start Provided data

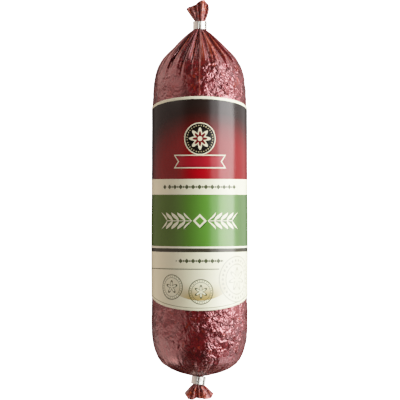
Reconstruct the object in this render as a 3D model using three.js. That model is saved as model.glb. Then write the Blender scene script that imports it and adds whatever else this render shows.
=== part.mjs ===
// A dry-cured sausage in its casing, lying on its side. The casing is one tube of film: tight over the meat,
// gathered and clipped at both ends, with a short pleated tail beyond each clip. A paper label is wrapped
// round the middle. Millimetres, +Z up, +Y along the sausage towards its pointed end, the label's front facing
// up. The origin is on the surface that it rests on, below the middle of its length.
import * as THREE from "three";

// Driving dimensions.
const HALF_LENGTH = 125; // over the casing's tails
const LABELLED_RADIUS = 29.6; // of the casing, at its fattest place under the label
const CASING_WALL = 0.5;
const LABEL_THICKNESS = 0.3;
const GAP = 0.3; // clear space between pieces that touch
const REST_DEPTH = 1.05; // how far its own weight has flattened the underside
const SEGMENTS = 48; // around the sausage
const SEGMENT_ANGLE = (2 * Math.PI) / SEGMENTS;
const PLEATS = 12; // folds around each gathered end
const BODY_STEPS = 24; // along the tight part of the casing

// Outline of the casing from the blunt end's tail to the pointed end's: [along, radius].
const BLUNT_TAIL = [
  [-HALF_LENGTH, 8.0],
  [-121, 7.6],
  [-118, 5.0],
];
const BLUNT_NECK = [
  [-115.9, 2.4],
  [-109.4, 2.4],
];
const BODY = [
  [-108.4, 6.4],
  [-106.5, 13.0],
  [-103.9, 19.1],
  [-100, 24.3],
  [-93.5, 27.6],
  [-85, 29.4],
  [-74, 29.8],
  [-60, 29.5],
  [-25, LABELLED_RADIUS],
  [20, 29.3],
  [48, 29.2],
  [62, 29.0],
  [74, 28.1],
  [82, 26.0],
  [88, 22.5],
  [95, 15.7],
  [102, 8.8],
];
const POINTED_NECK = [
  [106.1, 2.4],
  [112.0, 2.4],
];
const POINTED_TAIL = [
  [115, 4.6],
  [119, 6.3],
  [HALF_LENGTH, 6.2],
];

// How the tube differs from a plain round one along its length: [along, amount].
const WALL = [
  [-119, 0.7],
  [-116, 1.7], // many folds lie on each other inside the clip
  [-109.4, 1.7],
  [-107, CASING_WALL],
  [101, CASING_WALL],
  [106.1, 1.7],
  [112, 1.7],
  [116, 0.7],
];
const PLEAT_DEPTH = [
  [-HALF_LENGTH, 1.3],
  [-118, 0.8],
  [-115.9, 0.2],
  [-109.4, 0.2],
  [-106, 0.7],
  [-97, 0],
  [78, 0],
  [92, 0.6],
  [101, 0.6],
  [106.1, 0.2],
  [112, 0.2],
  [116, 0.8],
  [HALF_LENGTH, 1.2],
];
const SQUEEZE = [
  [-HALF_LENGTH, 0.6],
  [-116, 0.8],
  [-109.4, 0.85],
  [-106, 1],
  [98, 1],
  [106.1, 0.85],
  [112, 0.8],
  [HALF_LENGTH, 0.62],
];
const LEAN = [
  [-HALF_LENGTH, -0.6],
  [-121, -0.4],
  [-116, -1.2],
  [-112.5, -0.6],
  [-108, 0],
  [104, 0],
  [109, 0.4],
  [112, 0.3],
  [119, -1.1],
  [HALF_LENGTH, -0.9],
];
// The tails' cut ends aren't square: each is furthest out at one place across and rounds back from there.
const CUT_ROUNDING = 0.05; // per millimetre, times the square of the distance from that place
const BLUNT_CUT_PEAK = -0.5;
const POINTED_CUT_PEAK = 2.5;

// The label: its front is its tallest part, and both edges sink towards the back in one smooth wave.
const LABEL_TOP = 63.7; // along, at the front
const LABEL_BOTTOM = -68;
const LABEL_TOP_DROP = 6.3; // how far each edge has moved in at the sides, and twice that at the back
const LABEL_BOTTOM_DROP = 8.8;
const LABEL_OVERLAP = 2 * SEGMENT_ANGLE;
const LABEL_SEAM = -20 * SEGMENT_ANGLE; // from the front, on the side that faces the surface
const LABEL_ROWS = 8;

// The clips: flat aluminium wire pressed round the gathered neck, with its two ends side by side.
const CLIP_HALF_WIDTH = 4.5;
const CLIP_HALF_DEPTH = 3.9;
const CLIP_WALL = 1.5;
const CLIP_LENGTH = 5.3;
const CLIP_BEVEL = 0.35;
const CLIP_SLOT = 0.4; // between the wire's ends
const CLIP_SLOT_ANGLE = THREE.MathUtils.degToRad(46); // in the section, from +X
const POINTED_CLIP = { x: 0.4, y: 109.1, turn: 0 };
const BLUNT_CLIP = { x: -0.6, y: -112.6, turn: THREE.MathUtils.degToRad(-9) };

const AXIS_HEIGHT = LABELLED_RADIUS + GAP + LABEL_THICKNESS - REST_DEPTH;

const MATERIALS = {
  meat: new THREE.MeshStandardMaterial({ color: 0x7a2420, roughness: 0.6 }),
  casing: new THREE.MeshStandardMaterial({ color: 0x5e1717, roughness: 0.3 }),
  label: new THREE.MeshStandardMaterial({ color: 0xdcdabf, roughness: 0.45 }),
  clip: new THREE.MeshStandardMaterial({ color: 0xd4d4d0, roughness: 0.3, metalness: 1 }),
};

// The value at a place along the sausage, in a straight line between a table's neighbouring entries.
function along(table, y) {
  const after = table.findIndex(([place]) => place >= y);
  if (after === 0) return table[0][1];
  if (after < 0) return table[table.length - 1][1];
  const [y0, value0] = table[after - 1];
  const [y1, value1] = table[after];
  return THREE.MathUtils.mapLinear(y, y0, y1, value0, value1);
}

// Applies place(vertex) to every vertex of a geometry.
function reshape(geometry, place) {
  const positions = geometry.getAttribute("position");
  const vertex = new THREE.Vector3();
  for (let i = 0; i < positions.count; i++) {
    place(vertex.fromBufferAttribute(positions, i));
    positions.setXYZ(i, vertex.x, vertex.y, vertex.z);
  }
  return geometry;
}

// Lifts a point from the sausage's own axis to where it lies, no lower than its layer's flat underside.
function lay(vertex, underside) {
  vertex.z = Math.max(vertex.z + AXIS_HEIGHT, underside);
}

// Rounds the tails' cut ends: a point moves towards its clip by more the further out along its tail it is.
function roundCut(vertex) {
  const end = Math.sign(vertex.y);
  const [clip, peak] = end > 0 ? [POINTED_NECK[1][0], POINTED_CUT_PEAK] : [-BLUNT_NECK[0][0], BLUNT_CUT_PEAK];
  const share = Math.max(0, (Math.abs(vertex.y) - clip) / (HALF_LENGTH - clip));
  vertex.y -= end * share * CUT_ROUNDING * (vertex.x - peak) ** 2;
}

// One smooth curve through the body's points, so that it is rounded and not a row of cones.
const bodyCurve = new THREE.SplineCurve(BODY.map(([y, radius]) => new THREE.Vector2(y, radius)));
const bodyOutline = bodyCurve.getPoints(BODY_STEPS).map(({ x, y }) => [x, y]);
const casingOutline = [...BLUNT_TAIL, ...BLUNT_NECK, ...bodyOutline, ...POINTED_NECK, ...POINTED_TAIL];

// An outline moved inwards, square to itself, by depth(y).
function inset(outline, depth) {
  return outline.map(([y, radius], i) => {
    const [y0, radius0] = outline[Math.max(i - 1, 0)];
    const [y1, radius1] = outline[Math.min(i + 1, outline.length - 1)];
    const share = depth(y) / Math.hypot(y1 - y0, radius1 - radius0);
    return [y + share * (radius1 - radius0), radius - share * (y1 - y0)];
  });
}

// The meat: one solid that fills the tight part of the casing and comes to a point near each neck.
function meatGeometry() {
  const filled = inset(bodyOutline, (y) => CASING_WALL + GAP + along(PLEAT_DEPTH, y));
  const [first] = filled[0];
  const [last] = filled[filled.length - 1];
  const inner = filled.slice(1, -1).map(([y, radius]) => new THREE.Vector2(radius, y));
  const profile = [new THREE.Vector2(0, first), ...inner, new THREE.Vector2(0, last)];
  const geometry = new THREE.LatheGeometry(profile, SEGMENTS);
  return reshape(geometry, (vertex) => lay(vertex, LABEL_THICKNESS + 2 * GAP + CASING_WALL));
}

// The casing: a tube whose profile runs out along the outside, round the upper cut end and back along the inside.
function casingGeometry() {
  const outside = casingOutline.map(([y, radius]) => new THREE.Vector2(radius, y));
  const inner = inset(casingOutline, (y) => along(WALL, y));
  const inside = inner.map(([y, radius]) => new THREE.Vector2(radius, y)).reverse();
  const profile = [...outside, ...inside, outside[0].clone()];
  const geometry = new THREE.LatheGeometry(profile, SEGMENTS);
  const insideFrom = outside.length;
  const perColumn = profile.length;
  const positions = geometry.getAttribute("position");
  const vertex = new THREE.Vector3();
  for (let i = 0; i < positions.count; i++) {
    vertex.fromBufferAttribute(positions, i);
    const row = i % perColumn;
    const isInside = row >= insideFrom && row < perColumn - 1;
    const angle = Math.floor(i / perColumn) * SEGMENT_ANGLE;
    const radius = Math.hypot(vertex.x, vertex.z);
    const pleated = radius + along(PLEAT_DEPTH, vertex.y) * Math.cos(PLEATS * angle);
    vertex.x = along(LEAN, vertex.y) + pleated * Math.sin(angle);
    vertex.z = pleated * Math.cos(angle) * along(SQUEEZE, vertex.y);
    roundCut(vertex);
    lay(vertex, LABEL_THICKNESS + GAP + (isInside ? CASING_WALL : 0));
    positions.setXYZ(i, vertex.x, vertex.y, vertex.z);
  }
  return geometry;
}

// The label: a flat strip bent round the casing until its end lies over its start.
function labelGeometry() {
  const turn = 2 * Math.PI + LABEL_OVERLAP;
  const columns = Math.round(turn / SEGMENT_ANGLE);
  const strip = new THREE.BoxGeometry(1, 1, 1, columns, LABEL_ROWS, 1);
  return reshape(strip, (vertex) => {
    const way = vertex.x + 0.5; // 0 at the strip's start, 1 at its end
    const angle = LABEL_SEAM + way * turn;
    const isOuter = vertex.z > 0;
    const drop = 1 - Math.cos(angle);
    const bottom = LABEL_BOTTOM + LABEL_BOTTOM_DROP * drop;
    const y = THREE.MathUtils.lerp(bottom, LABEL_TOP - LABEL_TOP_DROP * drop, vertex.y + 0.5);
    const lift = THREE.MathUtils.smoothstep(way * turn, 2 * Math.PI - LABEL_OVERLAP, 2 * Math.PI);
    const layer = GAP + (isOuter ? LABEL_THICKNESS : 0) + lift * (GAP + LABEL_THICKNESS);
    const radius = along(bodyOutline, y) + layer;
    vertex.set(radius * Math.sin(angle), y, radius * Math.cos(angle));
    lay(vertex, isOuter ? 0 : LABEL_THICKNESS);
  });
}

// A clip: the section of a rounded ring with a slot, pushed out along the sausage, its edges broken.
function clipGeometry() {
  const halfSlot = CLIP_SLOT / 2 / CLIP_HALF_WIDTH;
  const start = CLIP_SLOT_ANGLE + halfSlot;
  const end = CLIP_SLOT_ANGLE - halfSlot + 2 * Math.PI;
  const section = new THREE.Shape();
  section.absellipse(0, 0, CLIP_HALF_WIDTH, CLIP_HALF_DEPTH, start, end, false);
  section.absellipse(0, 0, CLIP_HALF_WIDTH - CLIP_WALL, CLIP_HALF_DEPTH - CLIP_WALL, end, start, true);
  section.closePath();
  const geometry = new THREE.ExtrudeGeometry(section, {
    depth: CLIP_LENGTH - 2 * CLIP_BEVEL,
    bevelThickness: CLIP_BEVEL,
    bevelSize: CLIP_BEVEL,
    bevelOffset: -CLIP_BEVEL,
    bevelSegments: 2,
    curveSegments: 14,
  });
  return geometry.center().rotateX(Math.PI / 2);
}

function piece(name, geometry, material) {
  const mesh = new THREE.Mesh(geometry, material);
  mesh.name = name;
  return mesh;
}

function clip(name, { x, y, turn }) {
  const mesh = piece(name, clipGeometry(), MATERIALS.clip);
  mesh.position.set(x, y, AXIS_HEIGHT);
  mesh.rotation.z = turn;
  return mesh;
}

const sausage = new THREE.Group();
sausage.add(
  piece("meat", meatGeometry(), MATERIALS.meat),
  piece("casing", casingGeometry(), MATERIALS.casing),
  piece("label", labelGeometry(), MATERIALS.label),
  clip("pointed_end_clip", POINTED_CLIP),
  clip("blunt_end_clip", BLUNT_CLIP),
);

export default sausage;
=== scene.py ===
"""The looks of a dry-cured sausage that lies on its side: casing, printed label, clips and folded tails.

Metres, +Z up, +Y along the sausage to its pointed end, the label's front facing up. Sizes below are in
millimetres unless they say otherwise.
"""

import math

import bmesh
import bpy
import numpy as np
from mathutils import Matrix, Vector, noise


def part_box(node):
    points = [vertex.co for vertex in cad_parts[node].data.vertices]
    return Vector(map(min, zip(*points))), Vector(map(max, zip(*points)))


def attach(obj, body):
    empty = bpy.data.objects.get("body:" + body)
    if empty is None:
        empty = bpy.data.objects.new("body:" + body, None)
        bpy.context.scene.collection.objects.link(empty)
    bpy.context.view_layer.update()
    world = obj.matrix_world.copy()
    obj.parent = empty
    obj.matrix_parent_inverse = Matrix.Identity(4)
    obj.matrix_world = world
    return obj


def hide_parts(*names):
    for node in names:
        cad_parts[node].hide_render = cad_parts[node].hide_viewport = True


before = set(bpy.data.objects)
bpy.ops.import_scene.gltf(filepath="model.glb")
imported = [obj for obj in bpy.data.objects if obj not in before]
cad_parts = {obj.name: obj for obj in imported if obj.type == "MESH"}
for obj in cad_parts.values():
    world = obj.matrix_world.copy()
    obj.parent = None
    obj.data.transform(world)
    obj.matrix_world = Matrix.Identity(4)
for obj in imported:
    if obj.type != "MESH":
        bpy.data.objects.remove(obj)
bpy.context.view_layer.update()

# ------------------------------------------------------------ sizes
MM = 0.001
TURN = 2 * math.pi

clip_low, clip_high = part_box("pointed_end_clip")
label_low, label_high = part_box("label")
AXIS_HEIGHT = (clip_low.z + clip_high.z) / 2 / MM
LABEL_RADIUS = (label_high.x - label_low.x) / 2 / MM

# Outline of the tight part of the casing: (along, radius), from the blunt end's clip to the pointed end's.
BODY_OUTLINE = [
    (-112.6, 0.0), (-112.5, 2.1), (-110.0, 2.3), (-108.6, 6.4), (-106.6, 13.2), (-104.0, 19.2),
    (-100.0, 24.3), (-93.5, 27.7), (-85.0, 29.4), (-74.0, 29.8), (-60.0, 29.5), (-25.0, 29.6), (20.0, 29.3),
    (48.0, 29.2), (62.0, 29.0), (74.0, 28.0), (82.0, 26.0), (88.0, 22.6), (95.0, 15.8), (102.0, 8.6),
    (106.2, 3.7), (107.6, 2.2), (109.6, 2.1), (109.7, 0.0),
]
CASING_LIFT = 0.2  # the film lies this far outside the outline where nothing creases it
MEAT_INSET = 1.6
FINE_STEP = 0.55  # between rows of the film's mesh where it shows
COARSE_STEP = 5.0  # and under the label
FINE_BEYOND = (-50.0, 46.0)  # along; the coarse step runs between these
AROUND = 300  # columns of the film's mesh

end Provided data

Give back, exactly as written, each line from the one that contains "function piece(name, geometry, material)" through the one that contains "for node in".

function piece(name, geometry, material) {
  const mesh = new THREE.Mesh(geometry, material);
  mesh.name = name;
  return mesh;
}

function clip(name, { x, y, turn }) {
  const mesh = piece(name, clipGeometry(), MATERIALS.clip);
  mesh.position.set(x, y, AXIS_HEIGHT);
  mesh.rotation.z = turn;
  return mesh;
}

const sausage = new THREE.Group();
sausage.add(
  piece("meat", meatGeometry(), MATERIALS.meat),
  piece("casing", casingGeometry(), MATERIALS.casing),
  piece("label", labelGeometry(), MATERIALS.label),
  clip("pointed_end_clip", POINTED_CLIP),
  clip("blunt_end_clip", BLUNT_CLIP),
);

export default sausage;
=== scene.py ===
"""The looks of a dry-cured sausage that lies on its side: casing, printed label, clips and folded tails.

Metres, +Z up, +Y along the sausage to its pointed end, the label's front facing up. Sizes below are in
millimetres unless they say otherwise.
"""

import math

import bmesh
import bpy
import numpy as np
from mathutils import Matrix, Vector, noise


def part_box(node):
    points = [vertex.co for vertex in cad_parts[node].data.vertices]
    return Vector(map(min, zip(*points))), Vector(map(max, zip(*points)))


def attach(obj, body):
    empty = bpy.data.objects.get("body:" + body)
    if empty is None:
        empty = bpy.data.objects.new("body:" + body, None)
        bpy.context.scene.collection.objects.link(empty)
    bpy.context.view_layer.update()
    world = obj.matrix_world.copy()
    obj.parent = empty
    obj.matrix_parent_inverse = Matrix.Identity(4)
    obj.matrix_world = world
    return obj


def hide_parts(*names):
    for node in names:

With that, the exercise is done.